On one side of this wall, there is Neighbour One’s garden.  On the other side of the wall, there is a single storey storeroom created in the 1960s by roofing over the garden of Neighbour Two.  So the storeroom belongs to Neighbour Two.  There is probably some tanking or a void between the storeroom and the boundary wall, but the boundary wall does support the roof of the storeroom.

Thus, it will be noted that the shared boundary wall has to be used for two purposes – to act as a garden wall for Neighbour One and to act as part of a flat-roofed building for Neighbour Two. The only access to this wall is through Neighbour One’s garden.  There is no opening from the storeroom into Neighbour One’s garden – the wall is blank.

If the two neighbours differ in their view as to how to maintain the wall, how could this be resolved, preferably without recourse to party wall surveyors and serving formal notices?  And does the Access to Neighbouring Land Act apply here, even though the boundary wall is agreed to be a shared party wall and Neighbour Two cannot prove or claim full ownership?


Original walls dividing rear gardens will tend to be built equally astride the boundary and if both neighbours agree it’s probably best to proceed on the basis that it is a party fence wall.

If the wall is defective or in want of repair, one of the parties will need to take the lead (they would become known as the ‘building owner’) and serve a Party Structure Notice. The notice should set out what is proposed and how they think the costs should be apportioned. If the recipient of the notice (known as the ‘adjoining owner’) agrees with what is proposed they should consent to the notices and pay their contribution when presented with an invoice upon completion of the works.

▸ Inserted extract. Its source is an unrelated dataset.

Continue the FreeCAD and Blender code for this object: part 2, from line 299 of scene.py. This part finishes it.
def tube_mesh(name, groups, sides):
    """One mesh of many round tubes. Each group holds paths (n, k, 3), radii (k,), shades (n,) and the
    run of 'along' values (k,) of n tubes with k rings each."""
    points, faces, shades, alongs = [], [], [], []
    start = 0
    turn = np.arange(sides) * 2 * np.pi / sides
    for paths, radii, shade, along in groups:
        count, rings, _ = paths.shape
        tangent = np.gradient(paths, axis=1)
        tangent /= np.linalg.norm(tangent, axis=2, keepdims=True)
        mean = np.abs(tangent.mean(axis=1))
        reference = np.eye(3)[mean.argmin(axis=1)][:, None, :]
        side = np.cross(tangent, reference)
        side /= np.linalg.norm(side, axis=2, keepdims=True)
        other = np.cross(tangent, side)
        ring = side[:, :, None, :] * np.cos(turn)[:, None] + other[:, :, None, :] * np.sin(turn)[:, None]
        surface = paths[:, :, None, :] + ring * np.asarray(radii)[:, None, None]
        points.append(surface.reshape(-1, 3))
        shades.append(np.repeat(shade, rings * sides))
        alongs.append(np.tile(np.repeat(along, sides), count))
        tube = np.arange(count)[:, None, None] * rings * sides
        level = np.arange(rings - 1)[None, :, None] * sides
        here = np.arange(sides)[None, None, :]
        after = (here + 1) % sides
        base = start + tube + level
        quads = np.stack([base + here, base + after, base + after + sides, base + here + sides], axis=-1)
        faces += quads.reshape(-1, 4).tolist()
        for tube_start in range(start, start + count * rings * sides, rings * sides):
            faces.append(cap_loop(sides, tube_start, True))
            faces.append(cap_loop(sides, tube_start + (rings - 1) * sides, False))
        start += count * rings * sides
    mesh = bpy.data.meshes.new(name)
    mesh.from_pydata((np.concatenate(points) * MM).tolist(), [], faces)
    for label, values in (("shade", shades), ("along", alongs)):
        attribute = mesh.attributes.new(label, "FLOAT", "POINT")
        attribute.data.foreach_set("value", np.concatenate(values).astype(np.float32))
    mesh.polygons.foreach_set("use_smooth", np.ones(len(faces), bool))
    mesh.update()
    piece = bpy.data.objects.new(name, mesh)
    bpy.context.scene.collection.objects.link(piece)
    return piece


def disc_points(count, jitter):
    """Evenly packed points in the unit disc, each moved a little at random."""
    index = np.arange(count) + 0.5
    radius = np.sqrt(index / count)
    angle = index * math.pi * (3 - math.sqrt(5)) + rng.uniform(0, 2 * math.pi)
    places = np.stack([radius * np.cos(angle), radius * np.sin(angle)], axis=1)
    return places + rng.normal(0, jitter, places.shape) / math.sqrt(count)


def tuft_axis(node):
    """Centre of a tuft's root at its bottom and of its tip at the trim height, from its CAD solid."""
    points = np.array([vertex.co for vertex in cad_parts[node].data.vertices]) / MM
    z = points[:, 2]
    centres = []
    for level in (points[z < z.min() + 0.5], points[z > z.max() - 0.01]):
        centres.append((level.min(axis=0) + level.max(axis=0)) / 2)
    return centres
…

If the adjoining owner does not agree with what is proposed they they can dissent to the notice and trigger a dispute – both owners would then have to appoint surveyors (or a single surveyor) to determine that dispute. Section 11(5) of the Act sets out how the costs of the works should be defrayed between the owners i.e. according to the use which the owners respectively make of the wall concerned and responsibility for the defect or want of repair concerned.


My Garden Wall is to be Re-Built and I’m Worried About the Consequences


My neighbours have permission not only to build onto, but also to increase the height of, the wall at the end of my garden.  Neither their builder or surveyor was aware that the level of our garden is higher than the plot and that the walls they are building onto will be effectively below ground or that they also bordered another garden.  I have no building experience and so I am not sure whether their construction method is correct.  Do I just have to accept their opinion that the wall will be fine with more weight added and holes dug nearby?  2 years ago the adjoining garden wall collapsed – it had no foundations.  It was ridiculously expensive and disruptive.  Can I ask to see who has insurance in case someone makes a mistake?   

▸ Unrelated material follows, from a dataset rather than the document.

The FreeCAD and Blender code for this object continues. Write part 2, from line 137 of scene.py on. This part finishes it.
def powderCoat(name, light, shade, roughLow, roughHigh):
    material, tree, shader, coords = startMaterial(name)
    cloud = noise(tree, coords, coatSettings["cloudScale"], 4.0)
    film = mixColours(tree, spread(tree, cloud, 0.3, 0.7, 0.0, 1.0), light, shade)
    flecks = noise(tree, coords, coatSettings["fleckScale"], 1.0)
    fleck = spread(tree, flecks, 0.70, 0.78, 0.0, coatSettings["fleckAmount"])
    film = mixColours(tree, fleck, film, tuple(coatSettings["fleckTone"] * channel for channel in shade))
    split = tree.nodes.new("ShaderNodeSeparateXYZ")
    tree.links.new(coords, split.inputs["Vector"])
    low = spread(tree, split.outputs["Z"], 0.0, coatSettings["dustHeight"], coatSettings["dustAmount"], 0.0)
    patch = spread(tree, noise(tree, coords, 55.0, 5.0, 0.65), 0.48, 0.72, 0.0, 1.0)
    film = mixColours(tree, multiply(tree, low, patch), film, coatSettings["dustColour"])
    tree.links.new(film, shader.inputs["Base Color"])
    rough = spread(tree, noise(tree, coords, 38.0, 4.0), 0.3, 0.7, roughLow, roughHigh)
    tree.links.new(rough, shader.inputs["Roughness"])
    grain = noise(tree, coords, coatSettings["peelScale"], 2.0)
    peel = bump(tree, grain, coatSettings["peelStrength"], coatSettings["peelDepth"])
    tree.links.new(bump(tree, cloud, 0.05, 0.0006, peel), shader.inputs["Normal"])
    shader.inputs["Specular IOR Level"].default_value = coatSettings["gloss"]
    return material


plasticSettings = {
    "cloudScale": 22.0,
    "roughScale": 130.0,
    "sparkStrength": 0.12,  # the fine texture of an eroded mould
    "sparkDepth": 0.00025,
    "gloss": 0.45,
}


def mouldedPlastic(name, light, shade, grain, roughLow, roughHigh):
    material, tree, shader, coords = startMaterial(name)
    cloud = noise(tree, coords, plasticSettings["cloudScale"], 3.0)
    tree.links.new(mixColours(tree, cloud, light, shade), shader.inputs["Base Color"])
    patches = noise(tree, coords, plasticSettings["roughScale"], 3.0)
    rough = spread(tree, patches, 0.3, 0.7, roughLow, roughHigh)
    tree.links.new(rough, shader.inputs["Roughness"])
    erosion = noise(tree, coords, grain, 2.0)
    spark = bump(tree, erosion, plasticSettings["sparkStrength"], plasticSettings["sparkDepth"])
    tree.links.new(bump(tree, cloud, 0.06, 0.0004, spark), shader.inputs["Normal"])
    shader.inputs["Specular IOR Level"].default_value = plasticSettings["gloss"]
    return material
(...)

The surveyor has emailed to say a Party Wall Notice is coming in the post and done some updated plans.  I think we need advice about the Party Wall Notice but also the boundary generally.  If we enter into a Party Wall Agreement are we conceding that we do not own the wall without any further investigation? 

Finally over the summer the owner was with the surveyor as I passed and they mentioned that they would like access to my garden to erect scaffolding.  I asked at the time and subsequently in writing that they let me have details in good time for me to consider but I have no further information.  Were we to agree to scaffolding I guess we would need an agreement in place for that.

Were we to instruct a surveyor would we be responsible for fees relating to advice on construction method etc?


Assuming that the wall at the end of the garden is built astride the boundary it will be a party fence wall. That being the case, any works that directly affect that wall or any adjacent excavation will be notifiable to you under the Party Wall Act. Upon receipt of those notices you will have the right to dissent and appoint a surveyor of your choice and, in all normal circumstances, that surveyor’s reasonable fee will be paid by the building owner (being the party benefiting from the works). The building owner will also need to appoint a surveyor although you can both concur in the appointment of a single surveyor (known as the ‘Agreed Surveyor’).

Section 2(2)(a) of the Act confirms an owner’s right to increase the height of a party fence wall so you can’t prevent the building owners from doing that.  However, the appointed surveyor(s) will determine the time and manner of executing any work and that would include the method of construction insofar as it effects the party fence wall. 

If there are significant engineering issues to be agreed, such as the design of a retaining wall, your surveyor can argue that he/requires input from an advising engineer (at the expense of the building owner) and that would normally be considered reasonable.

The Act provides a right of access where it is necessary to undertake notified works and where that is the case the details will be agreed by the surveyor(s) and confirmed in the document that they serve on the owners (known as a ‘party wall award’)

Insurance is not a matter for the appointed surveyors but the building owner is responsible for any damage caused by the notified works and you have the right to request security for expenses.

Party wall surveyors do not determine boundaries but nothing that they agree will affect the current status of the wall.    

Is Re-Pointing Covered by The Party Wall Act?


We are planning to repoint the wall in our cellar/basement using lime mortar as the current cement pointing seems to be having a corrosive effect. 

In this case do you think we need a formal Party Wall agreement? 


I think what you’re asking is ‘do we need to serve notice’? A party wall agreement is only required if the notice is dissented to

The Act includes general descriptions of the type of work that is covered but unfortunately does not cite examples. The clause that potentially covers re-pointing a party wall is found in section 2(2)(f): 

to cut into a party structure for any purpose (which may be or include the purpose of inserting a damp proof course); 

The Government Explanatory Booklet to the Act (page 13) gives some examples of work that might be considered too minor to be notifiable including ‘cutting into a party wall to add or replace recessed electric wiring and sockets’ which to me poses a greater risk of damage than re-pointing. 

So, in summary, I don’t think re-pointing is notifiable but that is just an opinion and other surveyors may disagree.